_What is being asked:_
Copy the records below exactly as they appear.

>>>>

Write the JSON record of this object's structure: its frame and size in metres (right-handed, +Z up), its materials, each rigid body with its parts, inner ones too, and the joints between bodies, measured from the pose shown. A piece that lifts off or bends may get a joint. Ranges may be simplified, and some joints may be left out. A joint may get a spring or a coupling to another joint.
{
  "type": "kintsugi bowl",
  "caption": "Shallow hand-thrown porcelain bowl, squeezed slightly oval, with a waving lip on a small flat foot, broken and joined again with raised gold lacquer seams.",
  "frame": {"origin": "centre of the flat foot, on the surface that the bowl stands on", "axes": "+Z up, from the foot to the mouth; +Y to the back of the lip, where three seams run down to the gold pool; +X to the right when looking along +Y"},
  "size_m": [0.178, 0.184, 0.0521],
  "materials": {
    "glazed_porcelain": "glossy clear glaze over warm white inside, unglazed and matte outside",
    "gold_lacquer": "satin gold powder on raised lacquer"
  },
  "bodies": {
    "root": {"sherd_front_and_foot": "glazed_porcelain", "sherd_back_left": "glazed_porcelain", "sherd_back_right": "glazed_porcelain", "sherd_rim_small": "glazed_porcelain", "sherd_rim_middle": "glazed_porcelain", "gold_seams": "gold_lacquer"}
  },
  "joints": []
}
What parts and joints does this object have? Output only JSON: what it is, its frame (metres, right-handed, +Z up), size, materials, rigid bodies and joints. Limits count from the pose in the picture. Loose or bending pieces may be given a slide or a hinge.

<<<<

_Result of the task:_
Write the JSON record of this object's structure: its frame and size in metres (right-handed, +Z up), its materials, each rigid body with its parts, inner ones too, and the joints between bodies, measured from the pose shown. A piece that lifts off or bends may get a joint. Ranges may be simplified, and some joints may be left out. A joint may get a spring or a coupling to another joint.
{
  "type": "kintsugi bowl",
  "caption": "Shallow hand-thrown porcelain bowl, squeezed slightly oval, with a waving lip on a small flat foot, broken and joined again with raised gold lacquer seams.",
  "frame": {"origin": "centre of the flat foot, on the surface that the bowl stands on", "axes": "+Z up, from the foot to the mouth; +Y to the back of the lip, where three seams run down to the gold pool; +X to the right when looking along +Y"},
  "size_m": [0.178, 0.184, 0.0521],
  "materials": {
    "glazed_porcelain": "glossy clear glaze over warm white inside, unglazed and matte outside",
    "gold_lacquer": "satin gold powder on raised lacquer"
  },
  "bodies": {
    "root": {"sherd_front_and_foot": "glazed_porcelain", "sherd_back_left": "glazed_porcelain", "sherd_back_right": "glazed_porcelain", "sherd_rim_small": "glazed_porcelain", "sherd_rim_middle": "glazed_porcelain", "gold_seams": "gold_lacquer"}
  },
  "joints": []
}
What parts and joints does this object have? Output only JSON: what it is, its frame (metres, right-handed, +Z up), size, materials, rigid bodies and joints. Limits count from the pose in the picture. Loose or bending pieces may be given a slide or a hinge.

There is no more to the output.